Although nursery stock accounted for more than half of the county’s $250 million in agricultural earnings last year, crops such as strawberries, beans and peppers are also big income producers. The county still has more than 300 individual farms, according to Farm Bureau executive director Nanci Jimenez.

She said farmers are increasingly aware that their role is vital in feeding the hungry.

“It’s going to be agriculture that’s going to solve the problem,” Jimenez said. Kawamura, a member of the Farm Bureau, recently made a presentation to the group, and the board of directors probably will back expanded gleaning efforts in the county, she said.

Advertisement

Kawamura said easing of liability laws has led many farmers to be more receptive to having mostly novice volunteers tramp through their fields.

The most serious obstacle is timing, he said. Sometimes there is not even a day’s break between harvest of one crop and preparations for planting another--and farm operations will always come first, he concedes.

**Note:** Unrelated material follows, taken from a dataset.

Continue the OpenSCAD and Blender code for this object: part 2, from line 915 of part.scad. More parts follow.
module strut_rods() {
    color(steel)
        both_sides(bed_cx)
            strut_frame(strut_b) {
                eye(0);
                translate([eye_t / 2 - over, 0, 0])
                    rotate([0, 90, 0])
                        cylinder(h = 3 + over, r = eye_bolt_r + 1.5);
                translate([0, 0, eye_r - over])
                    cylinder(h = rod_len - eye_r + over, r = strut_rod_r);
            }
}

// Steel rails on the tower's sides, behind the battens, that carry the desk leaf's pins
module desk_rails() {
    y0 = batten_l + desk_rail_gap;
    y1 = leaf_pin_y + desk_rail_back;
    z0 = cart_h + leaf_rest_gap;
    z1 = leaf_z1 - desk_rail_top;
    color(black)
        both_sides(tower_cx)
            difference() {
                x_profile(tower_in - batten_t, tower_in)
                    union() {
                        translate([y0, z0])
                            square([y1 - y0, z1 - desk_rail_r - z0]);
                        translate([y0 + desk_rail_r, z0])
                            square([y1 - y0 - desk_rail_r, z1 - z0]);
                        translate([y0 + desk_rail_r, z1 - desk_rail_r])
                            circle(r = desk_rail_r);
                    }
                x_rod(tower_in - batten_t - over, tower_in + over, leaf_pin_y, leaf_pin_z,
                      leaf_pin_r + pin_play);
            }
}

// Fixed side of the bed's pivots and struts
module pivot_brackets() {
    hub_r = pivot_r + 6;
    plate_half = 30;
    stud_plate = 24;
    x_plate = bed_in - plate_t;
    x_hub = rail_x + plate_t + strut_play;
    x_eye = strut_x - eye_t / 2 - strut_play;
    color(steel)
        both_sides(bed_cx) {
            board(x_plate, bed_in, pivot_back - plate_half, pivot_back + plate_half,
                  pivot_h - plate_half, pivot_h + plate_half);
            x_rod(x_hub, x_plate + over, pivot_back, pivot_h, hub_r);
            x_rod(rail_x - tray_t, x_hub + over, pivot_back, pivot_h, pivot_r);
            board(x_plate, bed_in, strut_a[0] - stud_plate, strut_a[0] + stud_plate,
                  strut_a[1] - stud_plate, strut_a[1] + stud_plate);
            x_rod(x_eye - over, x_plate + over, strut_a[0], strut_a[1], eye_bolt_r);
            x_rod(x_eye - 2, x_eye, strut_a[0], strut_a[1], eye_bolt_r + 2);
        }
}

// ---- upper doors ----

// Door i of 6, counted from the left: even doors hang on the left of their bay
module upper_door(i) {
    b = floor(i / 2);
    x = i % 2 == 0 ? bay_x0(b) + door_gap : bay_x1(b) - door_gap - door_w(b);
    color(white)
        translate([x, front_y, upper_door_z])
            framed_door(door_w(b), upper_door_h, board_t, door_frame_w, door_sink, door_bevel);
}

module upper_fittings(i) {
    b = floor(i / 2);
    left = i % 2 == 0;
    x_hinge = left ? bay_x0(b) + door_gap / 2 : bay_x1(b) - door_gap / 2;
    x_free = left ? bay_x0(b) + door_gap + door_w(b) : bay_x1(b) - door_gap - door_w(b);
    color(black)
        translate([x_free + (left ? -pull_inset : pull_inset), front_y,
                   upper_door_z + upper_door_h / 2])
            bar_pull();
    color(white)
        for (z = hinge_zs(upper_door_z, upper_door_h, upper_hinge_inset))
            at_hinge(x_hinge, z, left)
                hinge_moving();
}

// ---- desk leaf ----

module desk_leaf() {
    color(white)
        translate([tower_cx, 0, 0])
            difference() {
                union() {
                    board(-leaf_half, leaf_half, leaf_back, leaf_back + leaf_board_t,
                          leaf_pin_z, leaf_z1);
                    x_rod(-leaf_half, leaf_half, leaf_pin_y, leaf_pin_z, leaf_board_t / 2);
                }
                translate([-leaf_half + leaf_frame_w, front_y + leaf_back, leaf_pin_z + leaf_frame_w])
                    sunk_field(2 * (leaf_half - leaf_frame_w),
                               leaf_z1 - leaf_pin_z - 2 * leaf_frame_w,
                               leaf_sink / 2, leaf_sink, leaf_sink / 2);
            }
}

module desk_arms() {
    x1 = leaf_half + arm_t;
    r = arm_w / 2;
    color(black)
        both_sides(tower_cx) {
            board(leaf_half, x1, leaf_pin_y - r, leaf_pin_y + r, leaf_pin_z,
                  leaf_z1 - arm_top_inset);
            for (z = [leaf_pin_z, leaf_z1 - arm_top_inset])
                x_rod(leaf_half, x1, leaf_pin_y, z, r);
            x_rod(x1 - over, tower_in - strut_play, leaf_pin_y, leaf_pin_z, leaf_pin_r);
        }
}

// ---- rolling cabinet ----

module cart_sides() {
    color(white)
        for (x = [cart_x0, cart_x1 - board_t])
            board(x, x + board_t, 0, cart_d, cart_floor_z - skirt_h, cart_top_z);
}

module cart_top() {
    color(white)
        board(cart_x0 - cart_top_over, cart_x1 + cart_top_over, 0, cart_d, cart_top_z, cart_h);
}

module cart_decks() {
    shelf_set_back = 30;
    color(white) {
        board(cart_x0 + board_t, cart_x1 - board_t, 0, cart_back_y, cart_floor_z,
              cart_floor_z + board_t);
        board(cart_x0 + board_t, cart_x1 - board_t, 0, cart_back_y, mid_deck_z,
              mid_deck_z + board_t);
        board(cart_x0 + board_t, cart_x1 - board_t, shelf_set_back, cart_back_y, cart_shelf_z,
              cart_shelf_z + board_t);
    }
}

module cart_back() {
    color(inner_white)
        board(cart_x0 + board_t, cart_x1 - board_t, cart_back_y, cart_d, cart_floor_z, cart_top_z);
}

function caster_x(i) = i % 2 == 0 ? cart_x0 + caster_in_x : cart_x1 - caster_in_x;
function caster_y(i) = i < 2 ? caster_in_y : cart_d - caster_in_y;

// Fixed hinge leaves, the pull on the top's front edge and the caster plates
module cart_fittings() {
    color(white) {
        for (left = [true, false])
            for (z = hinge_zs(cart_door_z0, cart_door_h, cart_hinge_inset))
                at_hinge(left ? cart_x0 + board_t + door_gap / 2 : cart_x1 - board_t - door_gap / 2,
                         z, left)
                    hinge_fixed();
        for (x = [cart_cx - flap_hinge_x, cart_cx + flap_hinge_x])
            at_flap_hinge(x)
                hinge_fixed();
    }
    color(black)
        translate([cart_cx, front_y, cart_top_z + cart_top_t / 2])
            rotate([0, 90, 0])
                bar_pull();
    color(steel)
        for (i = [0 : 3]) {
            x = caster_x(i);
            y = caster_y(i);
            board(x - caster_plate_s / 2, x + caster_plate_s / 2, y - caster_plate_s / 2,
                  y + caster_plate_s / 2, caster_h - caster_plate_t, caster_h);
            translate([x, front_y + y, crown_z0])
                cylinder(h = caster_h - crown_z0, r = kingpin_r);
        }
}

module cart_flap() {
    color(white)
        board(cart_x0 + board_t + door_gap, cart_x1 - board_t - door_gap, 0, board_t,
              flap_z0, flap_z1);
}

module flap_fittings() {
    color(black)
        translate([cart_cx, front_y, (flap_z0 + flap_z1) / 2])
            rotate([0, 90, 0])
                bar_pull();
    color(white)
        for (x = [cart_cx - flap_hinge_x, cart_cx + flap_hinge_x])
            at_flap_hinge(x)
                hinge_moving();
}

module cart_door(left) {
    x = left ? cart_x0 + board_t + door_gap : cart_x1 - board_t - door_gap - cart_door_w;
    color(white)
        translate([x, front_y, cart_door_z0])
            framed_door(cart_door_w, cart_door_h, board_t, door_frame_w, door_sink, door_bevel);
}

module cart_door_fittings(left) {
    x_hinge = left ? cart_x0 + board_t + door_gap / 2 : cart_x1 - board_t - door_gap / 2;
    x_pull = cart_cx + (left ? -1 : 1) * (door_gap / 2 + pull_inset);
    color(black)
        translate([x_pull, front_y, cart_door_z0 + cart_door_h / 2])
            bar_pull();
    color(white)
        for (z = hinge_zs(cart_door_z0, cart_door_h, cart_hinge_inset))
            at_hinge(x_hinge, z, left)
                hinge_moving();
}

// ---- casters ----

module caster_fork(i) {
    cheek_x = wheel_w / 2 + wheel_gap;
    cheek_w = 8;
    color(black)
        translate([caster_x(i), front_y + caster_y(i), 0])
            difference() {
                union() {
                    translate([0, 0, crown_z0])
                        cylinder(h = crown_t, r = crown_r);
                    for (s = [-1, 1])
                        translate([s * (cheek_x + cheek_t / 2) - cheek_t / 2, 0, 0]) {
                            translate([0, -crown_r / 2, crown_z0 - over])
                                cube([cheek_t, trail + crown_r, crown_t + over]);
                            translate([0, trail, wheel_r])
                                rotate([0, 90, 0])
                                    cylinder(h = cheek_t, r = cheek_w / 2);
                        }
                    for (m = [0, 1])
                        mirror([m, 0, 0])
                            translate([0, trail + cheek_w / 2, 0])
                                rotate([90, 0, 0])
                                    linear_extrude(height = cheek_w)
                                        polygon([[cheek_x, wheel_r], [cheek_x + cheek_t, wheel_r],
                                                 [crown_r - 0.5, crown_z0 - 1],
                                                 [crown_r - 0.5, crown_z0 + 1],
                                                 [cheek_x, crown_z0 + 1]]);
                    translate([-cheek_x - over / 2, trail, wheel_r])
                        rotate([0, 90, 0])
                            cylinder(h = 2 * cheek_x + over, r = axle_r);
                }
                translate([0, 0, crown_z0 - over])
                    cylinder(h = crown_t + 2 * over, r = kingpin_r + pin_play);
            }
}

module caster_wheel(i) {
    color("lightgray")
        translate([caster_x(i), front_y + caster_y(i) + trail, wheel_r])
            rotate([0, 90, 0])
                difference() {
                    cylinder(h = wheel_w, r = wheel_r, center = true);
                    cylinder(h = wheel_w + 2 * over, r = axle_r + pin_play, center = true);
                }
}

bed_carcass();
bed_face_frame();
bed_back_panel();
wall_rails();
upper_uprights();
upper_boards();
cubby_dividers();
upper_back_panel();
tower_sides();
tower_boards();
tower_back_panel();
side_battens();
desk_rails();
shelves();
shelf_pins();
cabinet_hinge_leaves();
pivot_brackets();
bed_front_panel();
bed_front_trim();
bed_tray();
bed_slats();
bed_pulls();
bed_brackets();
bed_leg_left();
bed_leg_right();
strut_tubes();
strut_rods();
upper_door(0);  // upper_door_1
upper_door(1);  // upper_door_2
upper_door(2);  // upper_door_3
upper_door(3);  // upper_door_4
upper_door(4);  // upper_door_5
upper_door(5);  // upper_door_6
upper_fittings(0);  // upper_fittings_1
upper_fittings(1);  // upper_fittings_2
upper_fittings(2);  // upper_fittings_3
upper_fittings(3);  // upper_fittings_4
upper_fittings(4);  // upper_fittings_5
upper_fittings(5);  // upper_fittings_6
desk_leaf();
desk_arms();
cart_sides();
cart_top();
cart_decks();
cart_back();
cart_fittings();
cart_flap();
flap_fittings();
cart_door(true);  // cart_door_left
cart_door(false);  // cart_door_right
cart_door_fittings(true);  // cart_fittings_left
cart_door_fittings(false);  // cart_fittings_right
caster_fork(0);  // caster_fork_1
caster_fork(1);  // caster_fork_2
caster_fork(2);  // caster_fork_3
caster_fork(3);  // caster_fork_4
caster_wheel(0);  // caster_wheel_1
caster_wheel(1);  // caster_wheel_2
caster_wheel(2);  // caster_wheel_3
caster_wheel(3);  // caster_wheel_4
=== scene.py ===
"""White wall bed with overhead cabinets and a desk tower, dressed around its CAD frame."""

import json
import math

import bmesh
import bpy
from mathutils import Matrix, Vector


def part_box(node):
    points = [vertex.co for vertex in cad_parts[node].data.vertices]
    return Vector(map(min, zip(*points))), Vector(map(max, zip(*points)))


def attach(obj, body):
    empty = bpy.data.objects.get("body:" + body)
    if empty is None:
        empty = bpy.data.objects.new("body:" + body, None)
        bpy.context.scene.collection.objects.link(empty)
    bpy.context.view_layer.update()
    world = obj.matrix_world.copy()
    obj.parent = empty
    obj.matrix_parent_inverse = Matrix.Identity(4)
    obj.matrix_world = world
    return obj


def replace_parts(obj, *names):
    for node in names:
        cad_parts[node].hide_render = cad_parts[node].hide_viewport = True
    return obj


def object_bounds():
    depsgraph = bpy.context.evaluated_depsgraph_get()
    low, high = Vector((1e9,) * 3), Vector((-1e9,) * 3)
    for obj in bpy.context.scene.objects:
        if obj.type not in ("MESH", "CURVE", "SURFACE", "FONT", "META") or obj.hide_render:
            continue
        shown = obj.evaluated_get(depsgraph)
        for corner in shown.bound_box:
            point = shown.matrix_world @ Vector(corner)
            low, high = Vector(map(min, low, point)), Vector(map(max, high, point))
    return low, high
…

Of his 600 leased acres of corn, cabbage, celery, bean and squash, about 400 acres lend themselves to salvage, Kawamura said.

Kawamura’s love for the land runs deep. He said his family is the oldest active tenant on Irvine Ranch property, its farms dating to 1958. But he is equally committed to easing the plight of the county’s growing ranks of hungry and homeless.

“To grow up in Orange County with the wealth that we have, it’s really no excuse . . . to have the kinds of problems we have,” he said. “It’s been a personal challenge to actively do something rather than just talk. I’m just lucky to be in the business I’m in.”